**What to work on:** Quote exactly, and only, the lines from the one with "addPodium();" down to the one with "obj.parent = empty", both included.

---+---

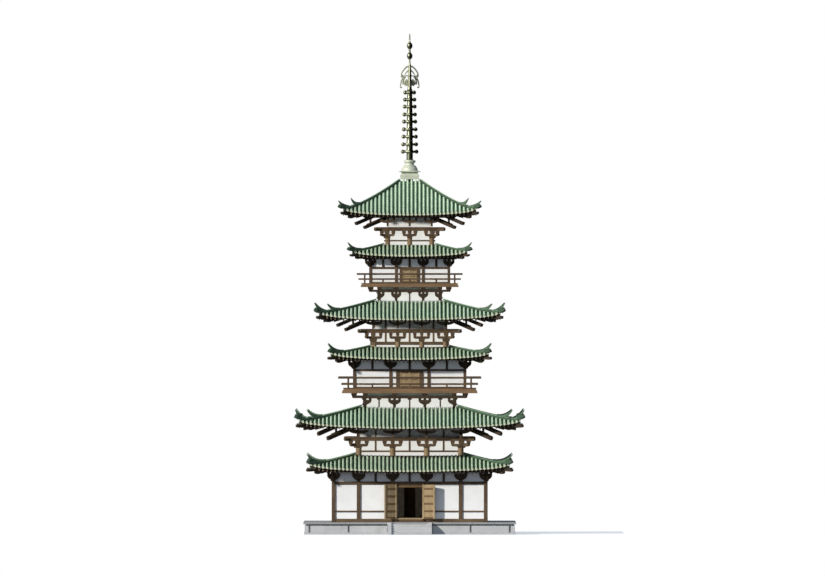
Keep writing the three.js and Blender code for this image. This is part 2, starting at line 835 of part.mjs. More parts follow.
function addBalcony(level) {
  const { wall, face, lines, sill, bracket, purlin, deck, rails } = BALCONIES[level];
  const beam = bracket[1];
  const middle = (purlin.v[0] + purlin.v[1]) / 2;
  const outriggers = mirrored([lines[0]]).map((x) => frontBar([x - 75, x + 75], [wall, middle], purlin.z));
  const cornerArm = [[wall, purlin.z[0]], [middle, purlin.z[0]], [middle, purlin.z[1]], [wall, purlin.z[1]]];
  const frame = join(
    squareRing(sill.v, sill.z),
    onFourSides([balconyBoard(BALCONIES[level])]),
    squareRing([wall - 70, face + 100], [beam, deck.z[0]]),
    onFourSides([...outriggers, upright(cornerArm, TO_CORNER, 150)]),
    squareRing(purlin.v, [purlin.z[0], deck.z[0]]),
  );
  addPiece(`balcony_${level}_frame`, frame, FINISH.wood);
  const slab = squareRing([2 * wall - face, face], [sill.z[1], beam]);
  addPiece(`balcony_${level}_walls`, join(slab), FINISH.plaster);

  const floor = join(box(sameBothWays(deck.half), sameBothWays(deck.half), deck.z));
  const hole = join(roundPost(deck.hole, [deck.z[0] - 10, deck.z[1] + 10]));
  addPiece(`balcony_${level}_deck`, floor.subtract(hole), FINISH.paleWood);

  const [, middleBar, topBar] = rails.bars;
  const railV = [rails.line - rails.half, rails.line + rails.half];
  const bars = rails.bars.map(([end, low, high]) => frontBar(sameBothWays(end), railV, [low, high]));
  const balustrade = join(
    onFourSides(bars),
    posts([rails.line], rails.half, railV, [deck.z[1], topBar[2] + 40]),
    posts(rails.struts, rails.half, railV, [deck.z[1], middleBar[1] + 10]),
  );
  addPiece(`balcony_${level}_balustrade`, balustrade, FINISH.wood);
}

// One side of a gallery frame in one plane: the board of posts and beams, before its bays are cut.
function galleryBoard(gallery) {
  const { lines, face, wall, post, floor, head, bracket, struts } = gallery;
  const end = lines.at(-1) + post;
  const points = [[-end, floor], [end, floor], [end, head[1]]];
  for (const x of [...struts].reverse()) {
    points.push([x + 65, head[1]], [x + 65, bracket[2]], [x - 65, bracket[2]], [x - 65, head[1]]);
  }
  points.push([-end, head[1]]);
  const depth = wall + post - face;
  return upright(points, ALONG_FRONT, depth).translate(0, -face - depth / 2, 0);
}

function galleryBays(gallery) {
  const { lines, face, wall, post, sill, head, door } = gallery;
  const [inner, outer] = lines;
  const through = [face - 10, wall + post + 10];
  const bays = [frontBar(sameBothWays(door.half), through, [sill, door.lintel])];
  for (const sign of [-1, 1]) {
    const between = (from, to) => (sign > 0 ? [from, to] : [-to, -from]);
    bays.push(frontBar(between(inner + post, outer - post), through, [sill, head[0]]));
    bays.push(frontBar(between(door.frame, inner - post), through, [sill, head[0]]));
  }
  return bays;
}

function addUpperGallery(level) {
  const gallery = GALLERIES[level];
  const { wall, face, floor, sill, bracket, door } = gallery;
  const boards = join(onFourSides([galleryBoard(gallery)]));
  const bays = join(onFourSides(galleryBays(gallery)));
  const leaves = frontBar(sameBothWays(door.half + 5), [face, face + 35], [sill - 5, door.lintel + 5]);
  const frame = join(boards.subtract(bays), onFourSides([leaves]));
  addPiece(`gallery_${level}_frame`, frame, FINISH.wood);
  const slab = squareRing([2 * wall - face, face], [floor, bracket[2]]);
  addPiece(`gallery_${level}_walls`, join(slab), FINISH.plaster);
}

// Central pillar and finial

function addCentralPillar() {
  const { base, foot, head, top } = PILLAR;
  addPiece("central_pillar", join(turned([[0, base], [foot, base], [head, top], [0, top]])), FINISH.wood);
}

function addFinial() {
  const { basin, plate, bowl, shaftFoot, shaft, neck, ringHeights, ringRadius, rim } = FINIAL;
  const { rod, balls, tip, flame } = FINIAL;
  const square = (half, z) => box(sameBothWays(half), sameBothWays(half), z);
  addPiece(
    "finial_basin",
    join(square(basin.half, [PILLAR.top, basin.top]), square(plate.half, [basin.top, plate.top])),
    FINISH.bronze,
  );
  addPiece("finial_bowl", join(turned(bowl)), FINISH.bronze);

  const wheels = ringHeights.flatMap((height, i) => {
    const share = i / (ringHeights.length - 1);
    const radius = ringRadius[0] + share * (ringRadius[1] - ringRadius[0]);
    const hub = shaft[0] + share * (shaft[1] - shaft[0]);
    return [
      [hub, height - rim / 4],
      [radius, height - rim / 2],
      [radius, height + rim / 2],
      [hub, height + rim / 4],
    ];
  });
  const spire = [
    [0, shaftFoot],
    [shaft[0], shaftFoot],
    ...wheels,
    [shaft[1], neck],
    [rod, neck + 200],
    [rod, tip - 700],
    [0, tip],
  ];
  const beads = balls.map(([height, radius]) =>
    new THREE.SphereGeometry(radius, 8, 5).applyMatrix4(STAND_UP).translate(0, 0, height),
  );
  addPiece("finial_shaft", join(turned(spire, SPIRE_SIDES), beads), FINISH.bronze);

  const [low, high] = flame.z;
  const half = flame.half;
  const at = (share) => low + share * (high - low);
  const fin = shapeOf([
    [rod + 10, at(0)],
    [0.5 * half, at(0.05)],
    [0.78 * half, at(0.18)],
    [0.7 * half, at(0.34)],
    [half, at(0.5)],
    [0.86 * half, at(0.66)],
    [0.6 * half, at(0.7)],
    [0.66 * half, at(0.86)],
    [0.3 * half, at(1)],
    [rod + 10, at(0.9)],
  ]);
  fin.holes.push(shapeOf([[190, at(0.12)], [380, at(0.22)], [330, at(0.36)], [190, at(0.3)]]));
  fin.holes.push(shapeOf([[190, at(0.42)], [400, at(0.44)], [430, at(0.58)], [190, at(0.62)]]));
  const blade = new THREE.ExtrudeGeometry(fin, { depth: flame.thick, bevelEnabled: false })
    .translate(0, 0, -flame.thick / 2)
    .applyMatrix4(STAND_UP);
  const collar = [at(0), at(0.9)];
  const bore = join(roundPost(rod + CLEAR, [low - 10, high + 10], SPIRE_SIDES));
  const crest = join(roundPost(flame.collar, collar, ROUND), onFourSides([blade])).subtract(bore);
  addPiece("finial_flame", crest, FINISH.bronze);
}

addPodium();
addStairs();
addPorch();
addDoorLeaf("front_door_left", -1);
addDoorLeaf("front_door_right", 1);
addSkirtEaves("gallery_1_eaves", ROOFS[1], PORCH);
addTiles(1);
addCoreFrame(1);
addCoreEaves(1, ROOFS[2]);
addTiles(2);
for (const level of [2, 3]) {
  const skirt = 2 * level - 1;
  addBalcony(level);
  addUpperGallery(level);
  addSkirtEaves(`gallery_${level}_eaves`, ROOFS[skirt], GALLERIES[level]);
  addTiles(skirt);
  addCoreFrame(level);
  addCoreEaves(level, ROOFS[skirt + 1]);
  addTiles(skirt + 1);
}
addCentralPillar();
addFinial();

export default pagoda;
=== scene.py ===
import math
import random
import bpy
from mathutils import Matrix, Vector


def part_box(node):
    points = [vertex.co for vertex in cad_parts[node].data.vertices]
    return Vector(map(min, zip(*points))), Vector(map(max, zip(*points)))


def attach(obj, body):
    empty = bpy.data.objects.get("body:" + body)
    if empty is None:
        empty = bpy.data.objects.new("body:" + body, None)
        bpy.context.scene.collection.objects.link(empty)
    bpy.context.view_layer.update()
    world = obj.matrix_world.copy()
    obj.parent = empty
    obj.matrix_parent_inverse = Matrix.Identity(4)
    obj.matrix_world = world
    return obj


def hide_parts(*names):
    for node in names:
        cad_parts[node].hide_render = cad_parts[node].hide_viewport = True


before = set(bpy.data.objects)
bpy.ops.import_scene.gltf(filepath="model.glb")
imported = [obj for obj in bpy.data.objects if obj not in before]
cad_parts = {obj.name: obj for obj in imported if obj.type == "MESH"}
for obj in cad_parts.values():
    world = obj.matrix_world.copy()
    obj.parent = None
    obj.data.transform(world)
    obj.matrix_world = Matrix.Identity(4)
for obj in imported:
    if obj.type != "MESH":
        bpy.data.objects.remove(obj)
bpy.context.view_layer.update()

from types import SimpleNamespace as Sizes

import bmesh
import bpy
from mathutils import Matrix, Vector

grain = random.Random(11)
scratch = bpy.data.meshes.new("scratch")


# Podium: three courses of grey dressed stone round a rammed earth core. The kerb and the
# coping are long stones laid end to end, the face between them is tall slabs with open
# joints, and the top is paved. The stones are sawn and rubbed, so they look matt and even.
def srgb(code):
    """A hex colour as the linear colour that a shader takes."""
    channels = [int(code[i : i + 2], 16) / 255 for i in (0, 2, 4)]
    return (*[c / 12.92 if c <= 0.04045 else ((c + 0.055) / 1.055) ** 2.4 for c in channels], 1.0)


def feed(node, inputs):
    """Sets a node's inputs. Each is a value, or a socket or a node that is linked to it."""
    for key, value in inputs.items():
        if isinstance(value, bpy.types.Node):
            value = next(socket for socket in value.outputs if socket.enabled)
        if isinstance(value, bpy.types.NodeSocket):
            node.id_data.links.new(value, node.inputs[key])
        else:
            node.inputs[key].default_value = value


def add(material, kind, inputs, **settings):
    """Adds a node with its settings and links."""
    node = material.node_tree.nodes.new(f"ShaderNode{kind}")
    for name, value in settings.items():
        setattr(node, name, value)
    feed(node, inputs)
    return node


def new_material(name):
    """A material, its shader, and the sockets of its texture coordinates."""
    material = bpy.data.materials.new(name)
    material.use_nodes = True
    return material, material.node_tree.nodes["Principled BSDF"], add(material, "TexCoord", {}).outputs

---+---

**Response to this task:**
addPodium();
addStairs();
addPorch();
addDoorLeaf("front_door_left", -1);
addDoorLeaf("front_door_right", 1);
addSkirtEaves("gallery_1_eaves", ROOFS[1], PORCH);
addTiles(1);
addCoreFrame(1);
addCoreEaves(1, ROOFS[2]);
addTiles(2);
for (const level of [2, 3]) {
  const skirt = 2 * level - 1;
  addBalcony(level);
  addUpperGallery(level);
  addSkirtEaves(`gallery_${level}_eaves`, ROOFS[skirt], GALLERIES[level]);
  addTiles(skirt);
  addCoreFrame(level);
  addCoreEaves(level, ROOFS[skirt + 1]);
  addTiles(skirt + 1);
}
addCentralPillar();
addFinial();

export default pagoda;
=== scene.py ===
import math
import random
import bpy
from mathutils import Matrix, Vector


def part_box(node):
    points = [vertex.co for vertex in cad_parts[node].data.vertices]
    return Vector(map(min, zip(*points))), Vector(map(max, zip(*points)))


def attach(obj, body):
    empty = bpy.data.objects.get("body:" + body)
    if empty is None:
        empty = bpy.data.objects.new("body:" + body, None)
        bpy.context.scene.collection.objects.link(empty)
    bpy.context.view_layer.update()
    world = obj.matrix_world.copy()
    obj.parent = empty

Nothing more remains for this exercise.